▸ Task objective
Your task is to repeat only the lines from the one with "extrude(amount=m8_nut, mode=Mode.SUBTRACT)" through the one with "if empty is", exactly as they stand, both ends included.

___ Dataset records

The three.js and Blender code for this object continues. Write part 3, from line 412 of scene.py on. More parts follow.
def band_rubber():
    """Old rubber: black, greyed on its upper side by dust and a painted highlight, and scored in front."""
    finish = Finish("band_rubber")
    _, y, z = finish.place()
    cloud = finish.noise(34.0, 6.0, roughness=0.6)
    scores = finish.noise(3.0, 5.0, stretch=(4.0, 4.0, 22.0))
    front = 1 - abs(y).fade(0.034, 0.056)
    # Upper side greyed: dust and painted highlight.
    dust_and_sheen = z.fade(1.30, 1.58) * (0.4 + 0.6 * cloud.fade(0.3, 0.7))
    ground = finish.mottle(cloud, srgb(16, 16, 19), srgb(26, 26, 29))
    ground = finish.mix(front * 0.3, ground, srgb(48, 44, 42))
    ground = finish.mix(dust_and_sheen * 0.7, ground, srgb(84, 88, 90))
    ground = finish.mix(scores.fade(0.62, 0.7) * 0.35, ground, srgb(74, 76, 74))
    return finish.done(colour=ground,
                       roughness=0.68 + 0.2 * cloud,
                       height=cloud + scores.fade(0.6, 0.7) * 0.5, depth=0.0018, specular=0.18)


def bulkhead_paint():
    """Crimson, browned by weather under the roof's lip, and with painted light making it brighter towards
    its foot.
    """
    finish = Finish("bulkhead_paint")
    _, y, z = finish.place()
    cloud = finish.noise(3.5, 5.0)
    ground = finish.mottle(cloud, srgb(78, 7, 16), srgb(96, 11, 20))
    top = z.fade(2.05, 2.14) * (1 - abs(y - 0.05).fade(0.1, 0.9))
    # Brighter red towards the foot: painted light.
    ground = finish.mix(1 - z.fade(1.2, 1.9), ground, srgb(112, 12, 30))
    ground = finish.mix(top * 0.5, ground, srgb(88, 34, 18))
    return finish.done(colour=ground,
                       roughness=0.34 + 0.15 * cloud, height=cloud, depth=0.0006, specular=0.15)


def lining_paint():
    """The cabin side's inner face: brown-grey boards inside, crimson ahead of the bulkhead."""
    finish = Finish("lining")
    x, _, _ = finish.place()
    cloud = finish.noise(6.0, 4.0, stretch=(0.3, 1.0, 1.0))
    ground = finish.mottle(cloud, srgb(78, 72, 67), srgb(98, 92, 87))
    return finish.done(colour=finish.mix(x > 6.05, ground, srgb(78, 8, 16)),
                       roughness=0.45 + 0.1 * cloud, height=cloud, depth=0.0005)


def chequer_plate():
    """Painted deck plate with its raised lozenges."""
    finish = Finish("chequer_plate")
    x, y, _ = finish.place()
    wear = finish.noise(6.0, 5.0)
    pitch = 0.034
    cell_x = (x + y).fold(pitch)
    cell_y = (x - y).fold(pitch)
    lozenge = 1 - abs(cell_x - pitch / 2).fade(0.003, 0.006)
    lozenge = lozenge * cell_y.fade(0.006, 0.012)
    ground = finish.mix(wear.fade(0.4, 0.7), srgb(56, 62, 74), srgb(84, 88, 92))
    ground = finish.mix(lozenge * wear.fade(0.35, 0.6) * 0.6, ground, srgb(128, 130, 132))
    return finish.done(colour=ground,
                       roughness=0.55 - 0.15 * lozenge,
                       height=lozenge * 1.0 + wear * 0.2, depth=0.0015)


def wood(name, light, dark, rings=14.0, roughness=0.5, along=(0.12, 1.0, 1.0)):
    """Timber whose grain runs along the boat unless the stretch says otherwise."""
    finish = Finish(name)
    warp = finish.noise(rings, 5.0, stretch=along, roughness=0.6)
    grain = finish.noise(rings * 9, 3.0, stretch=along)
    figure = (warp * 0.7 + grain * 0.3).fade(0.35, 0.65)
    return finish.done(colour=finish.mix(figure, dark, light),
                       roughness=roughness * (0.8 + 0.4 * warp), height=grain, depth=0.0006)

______
___ Dataset records

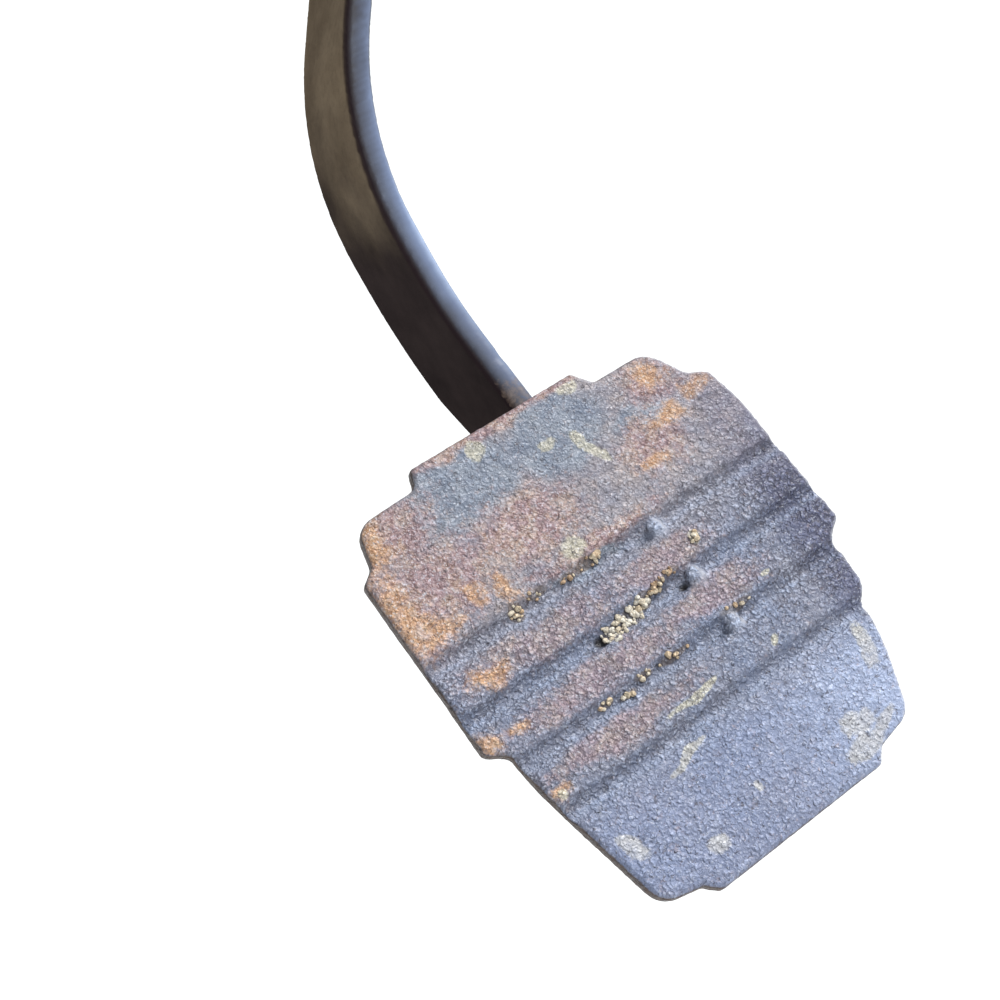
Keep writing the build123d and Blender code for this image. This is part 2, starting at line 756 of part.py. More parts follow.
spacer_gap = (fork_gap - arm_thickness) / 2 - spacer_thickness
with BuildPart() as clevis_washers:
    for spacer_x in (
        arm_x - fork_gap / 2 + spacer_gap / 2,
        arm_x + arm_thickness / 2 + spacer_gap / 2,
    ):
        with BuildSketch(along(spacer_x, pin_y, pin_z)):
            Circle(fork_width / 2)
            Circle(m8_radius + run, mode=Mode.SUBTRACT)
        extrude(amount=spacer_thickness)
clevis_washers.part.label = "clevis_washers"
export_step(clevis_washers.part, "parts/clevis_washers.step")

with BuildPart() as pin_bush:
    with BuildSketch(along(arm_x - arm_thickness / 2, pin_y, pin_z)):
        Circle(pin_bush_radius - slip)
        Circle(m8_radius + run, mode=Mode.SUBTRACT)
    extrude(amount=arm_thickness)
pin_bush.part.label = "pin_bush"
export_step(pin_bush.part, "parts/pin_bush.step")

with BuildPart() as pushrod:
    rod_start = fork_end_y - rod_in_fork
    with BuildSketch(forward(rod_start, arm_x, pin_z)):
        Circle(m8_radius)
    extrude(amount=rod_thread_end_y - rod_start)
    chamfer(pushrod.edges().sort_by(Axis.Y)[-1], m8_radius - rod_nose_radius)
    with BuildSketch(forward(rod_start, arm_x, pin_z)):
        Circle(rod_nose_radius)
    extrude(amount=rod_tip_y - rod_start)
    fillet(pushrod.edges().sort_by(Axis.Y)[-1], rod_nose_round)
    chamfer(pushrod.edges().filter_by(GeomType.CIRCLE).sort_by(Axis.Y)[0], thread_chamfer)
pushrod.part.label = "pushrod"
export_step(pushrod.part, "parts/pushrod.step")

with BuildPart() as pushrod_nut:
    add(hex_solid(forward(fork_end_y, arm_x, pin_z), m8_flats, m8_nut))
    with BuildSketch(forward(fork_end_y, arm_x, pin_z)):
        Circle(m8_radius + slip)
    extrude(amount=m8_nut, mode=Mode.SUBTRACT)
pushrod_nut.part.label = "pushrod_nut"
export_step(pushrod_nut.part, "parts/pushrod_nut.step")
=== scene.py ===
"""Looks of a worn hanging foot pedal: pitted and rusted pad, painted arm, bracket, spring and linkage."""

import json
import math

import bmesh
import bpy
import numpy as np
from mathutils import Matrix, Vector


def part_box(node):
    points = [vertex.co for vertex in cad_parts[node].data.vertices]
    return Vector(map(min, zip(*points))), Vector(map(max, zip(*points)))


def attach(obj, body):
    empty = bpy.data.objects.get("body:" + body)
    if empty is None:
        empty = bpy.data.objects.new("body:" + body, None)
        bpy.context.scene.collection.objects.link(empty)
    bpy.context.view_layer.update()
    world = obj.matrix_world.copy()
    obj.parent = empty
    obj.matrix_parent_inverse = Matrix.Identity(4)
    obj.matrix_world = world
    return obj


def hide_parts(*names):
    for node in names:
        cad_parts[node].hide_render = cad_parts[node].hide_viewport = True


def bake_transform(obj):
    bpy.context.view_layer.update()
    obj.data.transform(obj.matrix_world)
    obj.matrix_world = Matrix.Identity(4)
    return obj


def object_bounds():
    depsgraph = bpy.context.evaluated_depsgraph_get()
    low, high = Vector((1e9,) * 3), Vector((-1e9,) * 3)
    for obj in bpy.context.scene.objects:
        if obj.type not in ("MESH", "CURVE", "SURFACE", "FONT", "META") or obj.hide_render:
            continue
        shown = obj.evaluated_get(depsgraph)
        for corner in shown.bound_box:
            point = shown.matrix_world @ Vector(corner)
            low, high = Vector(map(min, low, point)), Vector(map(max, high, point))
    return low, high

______

▸ Result for this exercise
    extrude(amount=m8_nut, mode=Mode.SUBTRACT)
pushrod_nut.part.label = "pushrod_nut"
export_step(pushrod_nut.part, "parts/pushrod_nut.step")
=== scene.py ===
"""Looks of a worn hanging foot pedal: pitted and rusted pad, painted arm, bracket, spring and linkage."""

import json
import math

import bmesh
import bpy
import numpy as np
from mathutils import Matrix, Vector


def part_box(node):
    points = [vertex.co for vertex in cad_parts[node].data.vertices]
    return Vector(map(min, zip(*points))), Vector(map(max, zip(*points)))


def attach(obj, body):
    empty = bpy.data.objects.get("body:" + body)
    if empty is None:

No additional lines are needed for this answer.